Friday, April 19, 2024
Home > Affordable Housing > Informal settlement project to address climate change in Kisumu

Informal settlement project to address climate change in Kisumu

The World Bank-funded Kenya Informal Settlement Improvement Project (KISIP II), which was allocated Sh1.3 billion this financial year, has prioritised climate change in Kisumu County.

The allocation is slightly lower than the Sh1.5 billion spent on KISIP I, which consigned climate change issues to the backburner until this year, when the development partners unanimously agreed that they could not be brushed aside anymore.

Kisumu County Director of Housing and Urban Development, Geoffrey Nyangi, said the project was at the tendering stage with funding from the World Bank and other development partners who channel the support through the national government while counties are the implementing arm.

Nyangi informed the national Government Coordination Committee on Development, chaired by Kisumu County Commissioner Hassan Alason Hassan, yesterday that KISIP II is a 5-year project of the Government of Kenya (GoK).

The project is supported by the World Bank through the International Development Association (IDA), the Swedish International Development Cooperation Agency (SIDA), and the Agence Francaise de Development (AFD).

KISIP I supported an integrated package of investments to comprehensively upgrade settlements, covering 36 informal settlements in 11 urban centres and benefiting 1.2 million people.

KISIP II will support the same types of investments: roads, bicycle paths, pedestrian walkways, street and security lighting, vending platforms, solid waste collection and sorting, storm water drainage, water and sanitation systems, public parks, and green spaces.

Nyangi disclosed that the menu will also include investments related to the prevention of crime and violence, including but not limited to community centers. Like KISIP I, the second phase will support an integrated package of investments to comprehensively upgrade settlements.

Under KISIP II, most of the infrastructure will contribute to climate resilience, and the project will have substantial climate change adaptation and mitigation co-benefits.

Additionally, counties which benefited from high-mast lighting under KISIP I have requested energy-efficient options as the cost of keeping the lights on has been high. KISIP II will therefore implement energy-efficient options in lighting.

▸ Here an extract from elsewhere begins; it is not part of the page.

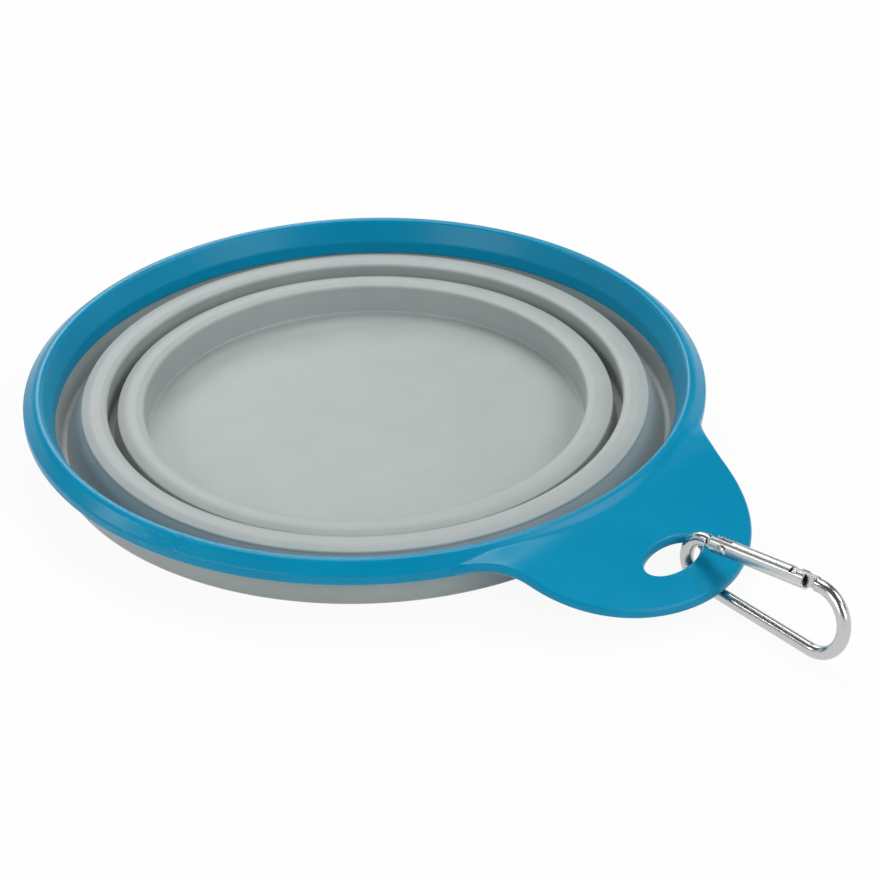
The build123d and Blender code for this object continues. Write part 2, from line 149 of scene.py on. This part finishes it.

KISIP II’s second component covers socio-economic inclusion planning, which will support the development of community-level socio-economic plans. The plans intend to identify the communities’ socio-economic needs and then address how best these can be met.

These plans will determine activities that will take place in new or existing community centres and will also determine how best to raise awareness about the benefits of public spaces, green zones, and proper solid waste disposal and how to provide these within the settlements.

Vulnerable community members will be prioritised as key beneficiaries in these plans. Through county social development and community development officers, KISIP II will link vulnerable community groups, including those at risk of violence, to existing World Bank and government safety net programmes.

This component will be implemented only in settlements undergoing infrastructure upgrades so as to provide both socio-economic and infrastructure benefits to the same community.

In preparation for KISIP II, KISIP I financed the preparation of detailed designs and bidding documents for upgrading plans for 39 settlements in six counties, namely Nairobi, Kilifi, Kakamega, Kisumu, Nakuru, and Mombasa.

Implementation of these plans will ensure that KISIP II is able to provide relatively quick and high-impact results. An additional 17–20 settlements in other counties will also benefit from infrastructure upgrades.

However, not all counties will be able to access the funds, and clear criteria will be developed during preparation that allow selection to be made on technical grounds. Alternatively, the funds can be allocated for integrated settlement planning for tenure regularisation and infrastructure, allowing the development of a pipeline for future investment.

All counties will be eligible for support for integrated settlement planning, tenure regularisation, and infrastructure. KISIP II is expected to support about 74 settlements from KISIP I (which have benefited from tenure regularisation) with detailed designs and bidding documents for settlement upgrading plans.

It will support an additional 75 settlements with integrated planning for both tenure regularisation and infrastructure. All counties will be eligible for support under this component. However, detailed eligibility criteria will be established to ensure that the work has a high impact.

Such criteria could include the overall population of the settlement, the density of the settlement, and assurance that the settlement is on government land, which the government is willing to release for tenure regularisation.